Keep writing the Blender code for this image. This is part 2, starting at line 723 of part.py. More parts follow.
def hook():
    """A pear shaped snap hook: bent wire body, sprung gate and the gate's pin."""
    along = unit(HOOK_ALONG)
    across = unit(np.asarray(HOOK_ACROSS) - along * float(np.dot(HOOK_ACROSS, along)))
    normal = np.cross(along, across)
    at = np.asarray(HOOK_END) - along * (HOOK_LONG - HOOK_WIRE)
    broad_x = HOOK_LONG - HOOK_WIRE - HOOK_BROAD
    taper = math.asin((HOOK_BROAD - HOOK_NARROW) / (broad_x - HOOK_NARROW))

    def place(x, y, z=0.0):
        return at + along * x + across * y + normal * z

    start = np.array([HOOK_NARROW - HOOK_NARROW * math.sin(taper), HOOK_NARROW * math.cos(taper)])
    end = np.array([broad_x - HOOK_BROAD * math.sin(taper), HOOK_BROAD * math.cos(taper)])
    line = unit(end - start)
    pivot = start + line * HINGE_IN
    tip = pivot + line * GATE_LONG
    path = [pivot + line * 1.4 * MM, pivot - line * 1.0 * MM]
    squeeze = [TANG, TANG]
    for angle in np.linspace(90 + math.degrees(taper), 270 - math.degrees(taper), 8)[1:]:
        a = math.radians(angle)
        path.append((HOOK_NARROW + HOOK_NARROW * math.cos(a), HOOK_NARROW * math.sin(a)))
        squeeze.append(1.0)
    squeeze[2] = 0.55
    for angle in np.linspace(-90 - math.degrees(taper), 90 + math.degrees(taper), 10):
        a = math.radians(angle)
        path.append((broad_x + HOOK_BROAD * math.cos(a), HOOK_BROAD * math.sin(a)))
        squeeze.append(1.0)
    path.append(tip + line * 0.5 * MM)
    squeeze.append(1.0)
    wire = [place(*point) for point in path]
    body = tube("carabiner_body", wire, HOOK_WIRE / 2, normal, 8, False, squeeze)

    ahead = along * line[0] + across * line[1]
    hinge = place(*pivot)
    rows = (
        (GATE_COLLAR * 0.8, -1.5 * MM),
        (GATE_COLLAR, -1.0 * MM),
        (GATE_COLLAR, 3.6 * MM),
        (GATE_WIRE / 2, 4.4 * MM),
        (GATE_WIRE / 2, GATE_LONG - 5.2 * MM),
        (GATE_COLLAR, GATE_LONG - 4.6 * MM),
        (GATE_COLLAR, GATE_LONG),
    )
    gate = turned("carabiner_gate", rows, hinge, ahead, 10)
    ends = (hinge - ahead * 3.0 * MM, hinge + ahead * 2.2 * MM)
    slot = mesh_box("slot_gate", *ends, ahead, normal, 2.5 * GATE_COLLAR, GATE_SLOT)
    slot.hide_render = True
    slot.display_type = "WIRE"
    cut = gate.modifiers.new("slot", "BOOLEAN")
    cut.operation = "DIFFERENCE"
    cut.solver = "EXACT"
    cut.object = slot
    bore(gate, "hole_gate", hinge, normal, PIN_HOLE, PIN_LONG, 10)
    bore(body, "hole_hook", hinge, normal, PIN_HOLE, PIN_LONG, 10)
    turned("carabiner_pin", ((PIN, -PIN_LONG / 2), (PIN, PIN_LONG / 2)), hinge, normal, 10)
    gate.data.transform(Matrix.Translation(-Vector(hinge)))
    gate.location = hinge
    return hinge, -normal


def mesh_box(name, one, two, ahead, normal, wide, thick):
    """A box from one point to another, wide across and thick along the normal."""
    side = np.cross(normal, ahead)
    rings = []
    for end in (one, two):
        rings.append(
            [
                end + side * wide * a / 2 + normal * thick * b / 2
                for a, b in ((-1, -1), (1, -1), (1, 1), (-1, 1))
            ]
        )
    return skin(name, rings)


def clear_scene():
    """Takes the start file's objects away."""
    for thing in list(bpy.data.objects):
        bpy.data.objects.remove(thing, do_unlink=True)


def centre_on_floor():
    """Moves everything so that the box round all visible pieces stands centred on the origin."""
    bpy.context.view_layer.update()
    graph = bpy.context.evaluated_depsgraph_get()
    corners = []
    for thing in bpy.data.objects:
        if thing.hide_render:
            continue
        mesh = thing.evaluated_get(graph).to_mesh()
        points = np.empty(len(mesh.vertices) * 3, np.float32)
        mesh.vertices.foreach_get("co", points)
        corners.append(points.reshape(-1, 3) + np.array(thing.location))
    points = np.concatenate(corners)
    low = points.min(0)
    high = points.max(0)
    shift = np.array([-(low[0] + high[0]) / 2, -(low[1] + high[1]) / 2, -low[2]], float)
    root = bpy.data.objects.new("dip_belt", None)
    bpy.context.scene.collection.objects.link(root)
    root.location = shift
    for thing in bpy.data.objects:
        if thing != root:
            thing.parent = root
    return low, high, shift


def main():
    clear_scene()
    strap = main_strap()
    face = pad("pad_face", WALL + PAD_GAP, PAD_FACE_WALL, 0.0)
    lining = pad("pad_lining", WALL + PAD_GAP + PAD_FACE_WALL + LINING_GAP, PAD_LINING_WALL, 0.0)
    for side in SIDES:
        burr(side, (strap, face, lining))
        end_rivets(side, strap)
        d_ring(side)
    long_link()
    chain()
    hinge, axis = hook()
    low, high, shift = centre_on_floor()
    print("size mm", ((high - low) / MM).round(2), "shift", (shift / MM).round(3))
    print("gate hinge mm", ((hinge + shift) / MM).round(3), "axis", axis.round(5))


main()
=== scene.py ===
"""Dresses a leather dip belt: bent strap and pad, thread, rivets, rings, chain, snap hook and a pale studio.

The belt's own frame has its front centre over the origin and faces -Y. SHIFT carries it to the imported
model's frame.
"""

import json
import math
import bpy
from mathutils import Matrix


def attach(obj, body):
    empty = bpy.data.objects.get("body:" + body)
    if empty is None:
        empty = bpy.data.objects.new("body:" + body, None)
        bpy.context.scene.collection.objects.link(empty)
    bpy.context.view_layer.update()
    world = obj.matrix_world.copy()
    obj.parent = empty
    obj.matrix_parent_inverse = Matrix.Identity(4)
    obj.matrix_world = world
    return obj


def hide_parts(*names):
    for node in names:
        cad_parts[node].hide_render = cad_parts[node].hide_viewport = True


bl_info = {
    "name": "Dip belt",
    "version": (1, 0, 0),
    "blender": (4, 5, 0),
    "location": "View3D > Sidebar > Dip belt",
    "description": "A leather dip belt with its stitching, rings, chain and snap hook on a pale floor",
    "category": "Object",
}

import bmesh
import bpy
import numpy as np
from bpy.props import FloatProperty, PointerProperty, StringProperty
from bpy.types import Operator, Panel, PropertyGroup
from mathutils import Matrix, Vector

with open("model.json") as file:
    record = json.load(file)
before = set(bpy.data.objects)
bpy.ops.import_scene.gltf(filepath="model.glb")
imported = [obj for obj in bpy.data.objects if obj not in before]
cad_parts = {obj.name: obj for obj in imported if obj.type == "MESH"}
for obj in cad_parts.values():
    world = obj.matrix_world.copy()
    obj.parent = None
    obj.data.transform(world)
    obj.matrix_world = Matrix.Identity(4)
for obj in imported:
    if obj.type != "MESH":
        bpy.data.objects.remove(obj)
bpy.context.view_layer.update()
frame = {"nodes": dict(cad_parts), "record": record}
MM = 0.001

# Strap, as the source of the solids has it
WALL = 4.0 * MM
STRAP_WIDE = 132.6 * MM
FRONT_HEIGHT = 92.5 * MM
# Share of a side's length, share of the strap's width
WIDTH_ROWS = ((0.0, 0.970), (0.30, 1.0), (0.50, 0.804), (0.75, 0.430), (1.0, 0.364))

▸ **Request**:
Output the listing above exactly as it appears.

▸ **Result**:
Keep writing the Blender code for this image. This is part 2, starting at line 723 of part.py. More parts follow.
def hook():
    """A pear shaped snap hook: bent wire body, sprung gate and the gate's pin."""
    along = unit(HOOK_ALONG)
    across = unit(np.asarray(HOOK_ACROSS) - along * float(np.dot(HOOK_ACROSS, along)))
    normal = np.cross(along, across)
    at = np.asarray(HOOK_END) - along * (HOOK_LONG - HOOK_WIRE)
    broad_x = HOOK_LONG - HOOK_WIRE - HOOK_BROAD
    taper = math.asin((HOOK_BROAD - HOOK_NARROW) / (broad_x - HOOK_NARROW))

    def place(x, y, z=0.0):
        return at + along * x + across * y + normal * z

    start = np.array([HOOK_NARROW - HOOK_NARROW * math.sin(taper), HOOK_NARROW * math.cos(taper)])
    end = np.array([broad_x - HOOK_BROAD * math.sin(taper), HOOK_BROAD * math.cos(taper)])
    line = unit(end - start)
    pivot = start + line * HINGE_IN
    tip = pivot + line * GATE_LONG
    path = [pivot + line * 1.4 * MM, pivot - line * 1.0 * MM]
    squeeze = [TANG, TANG]
    for angle in np.linspace(90 + math.degrees(taper), 270 - math.degrees(taper), 8)[1:]:
        a = math.radians(angle)
        path.append((HOOK_NARROW + HOOK_NARROW * math.cos(a), HOOK_NARROW * math.sin(a)))
        squeeze.append(1.0)
    squeeze[2] = 0.55
    for angle in np.linspace(-90 - math.degrees(taper), 90 + math.degrees(taper), 10):
        a = math.radians(angle)
        path.append((broad_x + HOOK_BROAD * math.cos(a), HOOK_BROAD * math.sin(a)))
        squeeze.append(1.0)
    path.append(tip + line * 0.5 * MM)
    squeeze.append(1.0)
    wire = [place(*point) for point in path]
    body = tube("carabiner_body", wire, HOOK_WIRE / 2, normal, 8, False, squeeze)

    ahead = along * line[0] + across * line[1]
    hinge = place(*pivot)
    rows = (
        (GATE_COLLAR * 0.8, -1.5 * MM),
        (GATE_COLLAR, -1.0 * MM),
        (GATE_COLLAR, 3.6 * MM),
        (GATE_WIRE / 2, 4.4 * MM),
        (GATE_WIRE / 2, GATE_LONG - 5.2 * MM),
        (GATE_COLLAR, GATE_LONG - 4.6 * MM),
        (GATE_COLLAR, GATE_LONG),
    )
    gate = turned("carabiner_gate", rows, hinge, ahead, 10)
    ends = (hinge - ahead * 3.0 * MM, hinge + ahead * 2.2 * MM)
    slot = mesh_box("slot_gate", *ends, ahead, normal, 2.5 * GATE_COLLAR, GATE_SLOT)
    slot.hide_render = True
    slot.display_type = "WIRE"
    cut = gate.modifiers.new("slot", "BOOLEAN")
    cut.operation = "DIFFERENCE"
    cut.solver = "EXACT"
    cut.object = slot
    bore(gate, "hole_gate", hinge, normal, PIN_HOLE, PIN_LONG, 10)
    bore(body, "hole_hook", hinge, normal, PIN_HOLE, PIN_LONG, 10)
    turned("carabiner_pin", ((PIN, -PIN_LONG / 2), (PIN, PIN_LONG / 2)), hinge, normal, 10)
    gate.data.transform(Matrix.Translation(-Vector(hinge)))
    gate.location = hinge
    return hinge, -normal


def mesh_box(name, one, two, ahead, normal, wide, thick):
    """A box from one point to another, wide across and thick along the normal."""
    side = np.cross(normal, ahead)
    rings = []
    for end in (one, two):
        rings.append(
            [
                end + side * wide * a / 2 + normal * thick * b / 2
                for a, b in ((-1, -1), (1, -1), (1, 1), (-1, 1))
            ]
        )
    return skin(name, rings)


def clear_scene():
    """Takes the start file's objects away."""
    for thing in list(bpy.data.objects):
        bpy.data.objects.remove(thing, do_unlink=True)


def centre_on_floor():
    """Moves everything so that the box round all visible pieces stands centred on the origin."""
    bpy.context.view_layer.update()
    graph = bpy.context.evaluated_depsgraph_get()
    corners = []
    for thing in bpy.data.objects:
        if thing.hide_render:
            continue
        mesh = thing.evaluated_get(graph).to_mesh()
        points = np.empty(len(mesh.vertices) * 3, np.float32)
        mesh.vertices.foreach_get("co", points)
        corners.append(points.reshape(-1, 3) + np.array(thing.location))
    points = np.concatenate(corners)
    low = points.min(0)
    high = points.max(0)
    shift = np.array([-(low[0] + high[0]) / 2, -(low[1] + high[1]) / 2, -low[2]], float)
    root = bpy.data.objects.new("dip_belt", None)
    bpy.context.scene.collection.objects.link(root)
    root.location = shift
    for thing in bpy.data.objects:
        if thing != root:
            thing.parent = root
    return low, high, shift


def main():
    clear_scene()
    strap = main_strap()
    face = pad("pad_face", WALL + PAD_GAP, PAD_FACE_WALL, 0.0)
    lining = pad("pad_lining", WALL + PAD_GAP + PAD_FACE_WALL + LINING_GAP, PAD_LINING_WALL, 0.0)
    for side in SIDES:
        burr(side, (strap, face, lining))
        end_rivets(side, strap)
        d_ring(side)
    long_link()
    chain()
    hinge, axis = hook()
    low, high, shift = centre_on_floor()
    print("size mm", ((high - low) / MM).round(2), "shift", (shift / MM).round(3))
    print("gate hinge mm", ((hinge + shift) / MM).round(3), "axis", axis.round(5))


main()
=== scene.py ===
"""Dresses a leather dip belt: bent strap and pad, thread, rivets, rings, chain, snap hook and a pale studio.

The belt's own frame has its front centre over the origin and faces -Y. SHIFT carries it to the imported
model's frame.
"""

import json
import math
import bpy
from mathutils import Matrix


def attach(obj, body):
    empty = bpy.data.objects.get("body:" + body)
    if empty is None:
        empty = bpy.data.objects.new("body:" + body, None)
        bpy.context.scene.collection.objects.link(empty)
    bpy.context.view_layer.update()
    world = obj.matrix_world.copy()
    obj.parent = empty
    obj.matrix_parent_inverse = Matrix.Identity(4)
    obj.matrix_world = world
    return obj


def hide_parts(*names):
    for node in names:
        cad_parts[node].hide_render = cad_parts[node].hide_viewport = True


bl_info = {
    "name": "Dip belt",
    "version": (1, 0, 0),
    "blender": (4, 5, 0),
    "location": "View3D > Sidebar > Dip belt",
    "description": "A leather dip belt with its stitching, rings, chain and snap hook on a pale floor",
    "category": "Object",
}

import bmesh
import bpy
import numpy as np
from bpy.props import FloatProperty, PointerProperty, StringProperty
from bpy.types import Operator, Panel, PropertyGroup
from mathutils import Matrix, Vector

with open("model.json") as file:
    record = json.load(file)
before = set(bpy.data.objects)
bpy.ops.import_scene.gltf(filepath="model.glb")
imported = [obj for obj in bpy.data.objects if obj not in before]
cad_parts = {obj.name: obj for obj in imported if obj.type == "MESH"}
for obj in cad_parts.values():
    world = obj.matrix_world.copy()
    obj.parent = None
    obj.data.transform(world)
    obj.matrix_world = Matrix.Identity(4)
for obj in imported:
    if obj.type != "MESH":
        bpy.data.objects.remove(obj)
bpy.context.view_layer.update()
frame = {"nodes": dict(cad_parts), "record": record}
MM = 0.001

# Strap, as the source of the solids has it
WALL = 4.0 * MM
STRAP_WIDE = 132.6 * MM
FRONT_HEIGHT = 92.5 * MM
# Share of a side's length, share of the strap's width
WIDTH_ROWS = ((0.0, 0.970), (0.30, 1.0), (0.50, 0.804), (0.75, 0.430), (1.0, 0.364))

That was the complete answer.